Le marché libanais ne fait pas exception au marché universel, même si on doit reconnaître que les prix des artistes libanais, en général, sont souvent surcotés. Cette surévaluation est due à un phénomène d’ethnocentrisme. Ceci est vrai pour les artistes régionaux n’importe où au monde. Ainsi, si vous cherchez à vendre un tableau de l’école de Rouen, vendez-le plutôt à Honfleur qu’à Beyrouth ou même à Paris, où il aura perdu de son intérêt régional. Par contre, un peintre libanais d’excellente réputation au Liban ne sera pas forcément très bien coté au niveau international. Même un peintre libanais installé à Paris depuis longtemps, ses œuvres seront toujours plus chères à Beyrouth. Dans le même ordre d’idées, un étranger (exemple : Georges Cyr) installé pendant des années au Liban sera plus cher à Beyrouth qu’à Paris, surtout pour les tableaux de la période libanaise.
Mais au fait qui sont les valeurs libanaises sûres ?
Au Liban, certains diront que la dernière époque de la grande peinture locale est représentée par les artistes Moustapha Farroukh, César Gemayel, Omar Onsi, Saliba Douaihy, Rachid Wehbé, etc. D’autres soutiendront que c’est au contraire à partir de la période de l’après-guerre (1945) que sont nés des courants et des recherches avant-gardistes. Quoi qu’il en soit, certains peintres ont marqué cette époque située entre l’indépendance du Liban et 1975, tels Michel Mir (1930-1970) et Amine el-Bacha. Aujourd’hui, les peintres libanais subissent encore une large influence de la peinture étrangère. Certains artistes confirmés, tels Wajih Nahlé, Hrair, Jean Khalifé, Paul Guiragossian, Aref Rayess, Wahib Btédini, Juliana Séraphim et Halim Hajj ont fourni à l’art pictural libanais les éléments d’un véritable patrimoine qui ne reste pas dans un seul style, mais tout en se tenant à l’image du Liban. Parmi ces différents styles, s’est affirmée ce que l’on a appelé la cinquième génération de peintres libanais qui a coïncidé avec le retour de la peinture à des bases traditionnelles. Après les délires des années 70, le cadre est beaucoup plus formel.
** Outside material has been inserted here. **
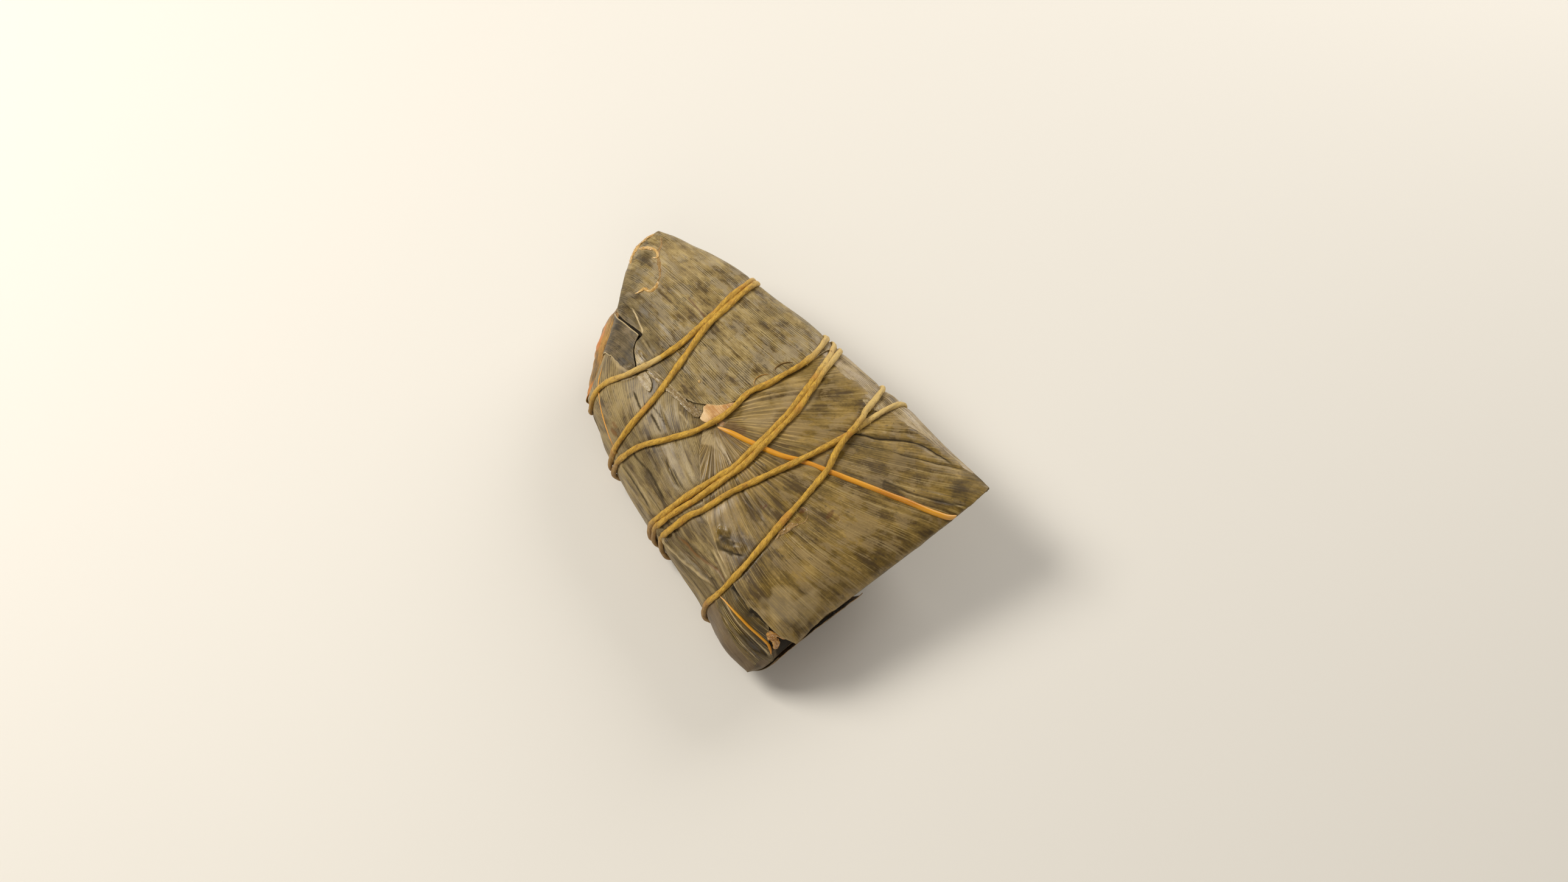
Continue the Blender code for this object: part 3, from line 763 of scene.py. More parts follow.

L’inspiration puise ses sources dans les hiéroglyphes, l’art mésopotamien, les traditions du Vieux Beyrouth et la calligraphie arabe. Parmi les principaux peintres illustrant ce mouvement, citons Hussein Madi, Ibrahim Marzouk, Élie Kanaan et Moussa Tiba.
L’ensemble des peintres cités, et d’autres encore, sont évidemment des valeurs sûres.

À chaque génération, son prix

Quant aux jeunes peintres libanais, ils ont été troublés par 17 ans de guerre, ce qui explique peut-être un manque de courant commun qui serait le reflet d’une nouvelle ère libanaise. Le Liban qui souffre encore de mille interrogations produit visiblement des artistes désorientés. De ce creuset fait de désordre et d’angoisse, mais aussi d’espoir, pourraient naître des talents qui devraient s’affirmer dans la prochaine décennie.
Pour l’heure, même si le nombre des œuvres produites est exponentiel, la qualité laisse parfois à désirer. Avant qu’un courant de la jeune peinture libanaise ne soit marquant, peut-être est-il plus juste de parler pour la plupart de courant de mode. Citons parmi les jeunes artistes prometteurs actuels : Jean-Marc Nahas, Youssef Aoun, Joseph Harb, Daisy Abi-Jaber, Georges Merheb, Greta Naufal, Rose Husseiny, Charles Khoury, Mahmoud Zibawi… Ces artistes ont la cote en hausse.
On estime les prix des jeunes talents libanais de 1 500 à 2 500 $ le m2. Alors que pour les premières générations des “confirmés libanais”, la cote est de 3 000 à 10 000 $ pour un format moyen.
L’essentiel dans l’investissement de l’art reste une démarche, avant tout sentimentale et d’intérêt culturel. Achetez donc le tableau que vous inviterez chez vous comme un ami et par bonheur. Vous ferez peut-être fortune, un jour, mais vous ne l’aurez acheté qu’en fonction de vos moyens.